Pengamat Anggap SYL Keterlaluan Minta Jatah: Sudah Ada Dana Operasional, Masih Peras Anak Buah
Pengamat menganggap SYL sudah keterlaluan lantaran masih memeras anak buah meski sudah memperoleh dana operasional sebagai Mentan.
Penulis: Yohanes Liestyo Poerwoto
Editor: Sri Juliati
TRIBUNNEWS.COM - Peneliti dari Pusat Kajian Anti Korupsi (Pukat) Universitas Gadjah Mada (UGM), Zaenur Rohman menyoroti kasus korupsi dugaan gratifikasi dan pemerasan yang menjerat eks Menteri Pertanian (Mentan), Syahrul Yasin Limpo atau SYL.
Zaenur menilai tindakan SYL berupa memeras anak buahnya di Kementan sangatlah keterlaluan lantaran upayanya tersebut dilakukan untuk kepentingan pribadi dan keluarganya.
Padahal, sambungnya, SYL sudah menerima dana operasional sampai ratusan juta rupiah sebagai Mentan dan dapat digunakan secara fleksibel tanpa harus ada pertanggungjawaban.
"Di kementerian dan lembaga sudah dibekali dana operasional. Kalau di kementerian namanya dana operasional menteri."
"Di tahun 2014, dikeluarkan Peraturan Menteri Keuangan yang baru mengatur tentang DOM ini dengan kriteria yang sangat fleksibel, tanpa pertanggungjawaban yang rigid," kata Zaenur dalam program Sapa Indonesia Malam yang ditayangkan di YouTube Kompas TV seperti dikutip pada Rabu (1/5/2024).

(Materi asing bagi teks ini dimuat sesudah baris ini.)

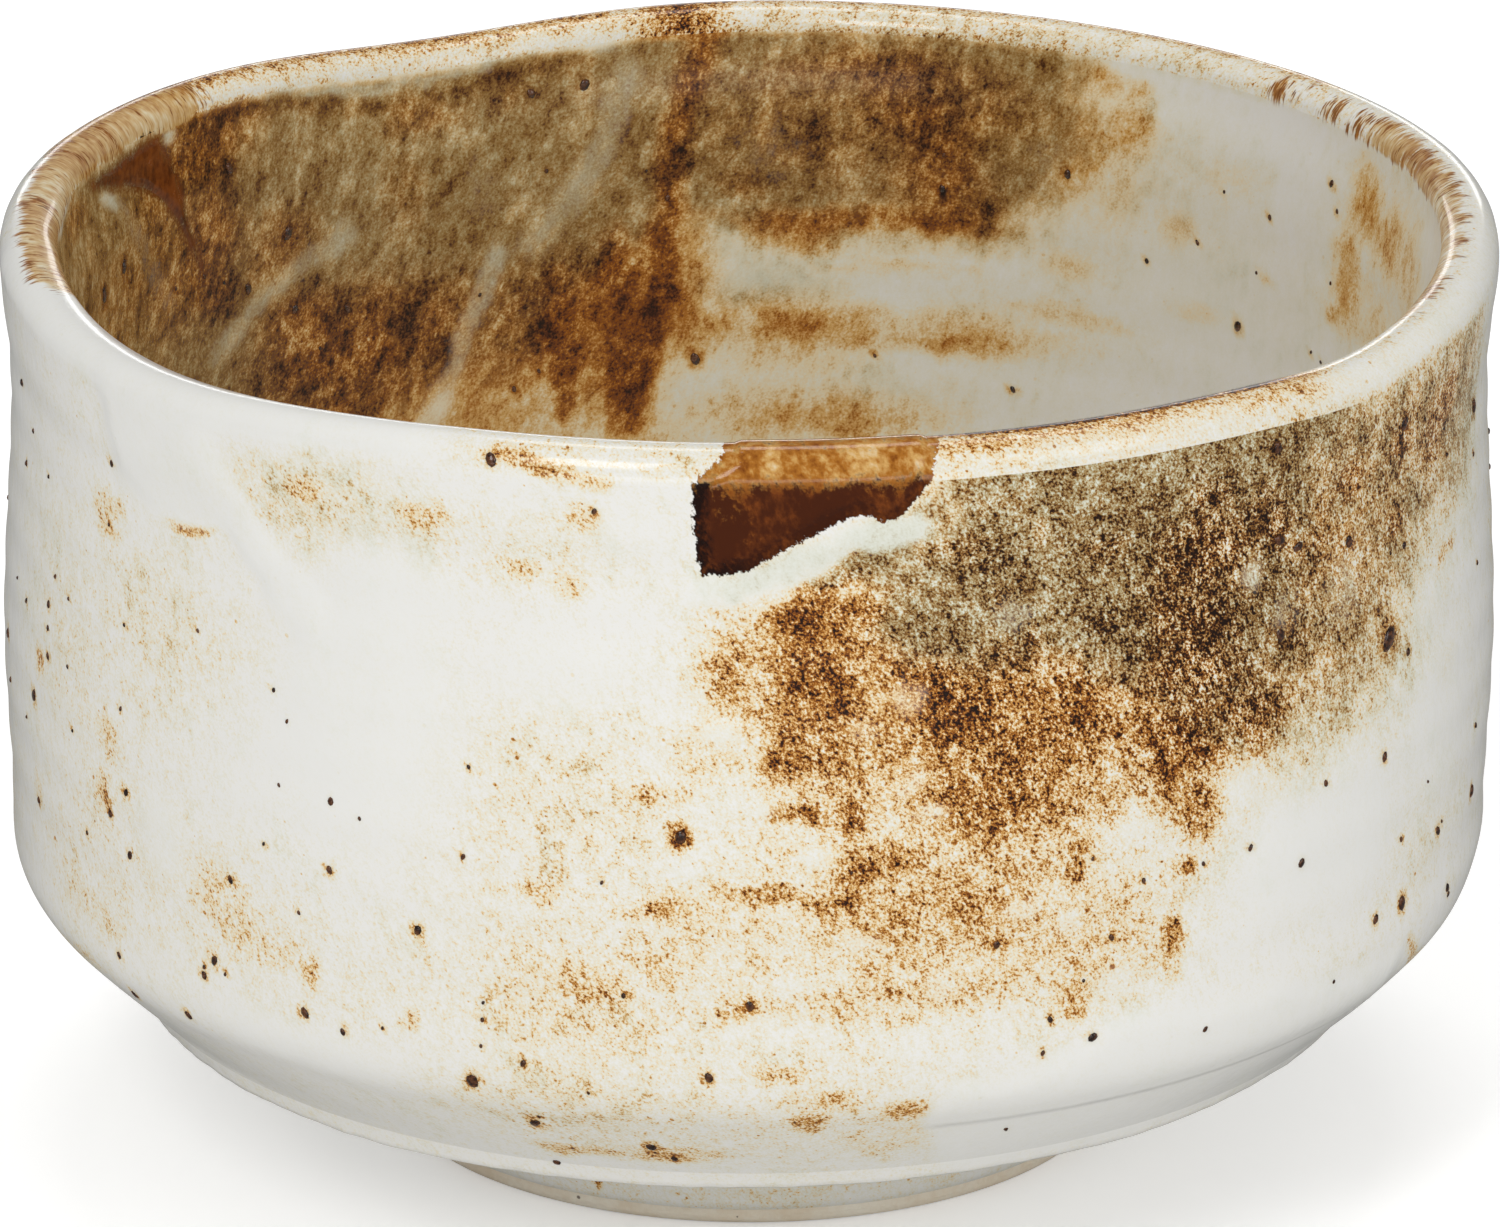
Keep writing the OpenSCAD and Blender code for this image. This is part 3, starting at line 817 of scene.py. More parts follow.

Alhasil, dengan adanya aturan dana operasional menteri (DOM), Zaenur menganggap bahwa SYL sudah keterlaluan dengan melakukan pemerasan terhadap anak buahnya saat menjabat sebagai Mentan untuk kepentingan pribadi dan keluarganya.
Zaenur pun menilai apa yang dilakukan SYL adalah wujud tindakan korupsi yang banal.
"Ini menunjukan tindakan korupsi yang sangat banal," ujarnya.
Zaenur menjelaskan biasanya orang yang melakukan tindakan korupsi akan menggunakan istilah-istilah untuk menghindari terendusnya praktek rasuah yang dilakukan.
Baca juga: Ragam Dosa SYL: Duit Kementan Buat Sawer Biduan Rp 100 Juta hingga Beli Mobil Anak Rp 500 Juta
Namun, berkaca dari kasus korupsi yang menjerat SYL, Zaenur menilai praktik semacam itu tidak dilakukan dan justru menjurus vulgar dalam melakukan aksinya.
"Biasanya dalam kasus korupsi ketika transaksi menggunakan idiom-idiom untuk menghindari endusan penegak hukum."
"Tapi kalau dalam kasus ini, bahasa jawanya adalah tidak ada 'tedeng aling-aling.' Semuanya disampaikan dengan sangat vulgar, dari atas meminta kepada bawahan, bawahan meminta ke bawahan lagi," jelasnya.
Zaenur mendesak agar adanya evaluasi menyeluruh pasca adanya kasus korupsi SYL.
Hal tersebut lantaran, ketika berkaca dari kasus SYL, mantan Gubernur Sulawesi Selatan itu merupakan pejabat kawakan yang sudah berkecimpung sangat lama di pemerintah.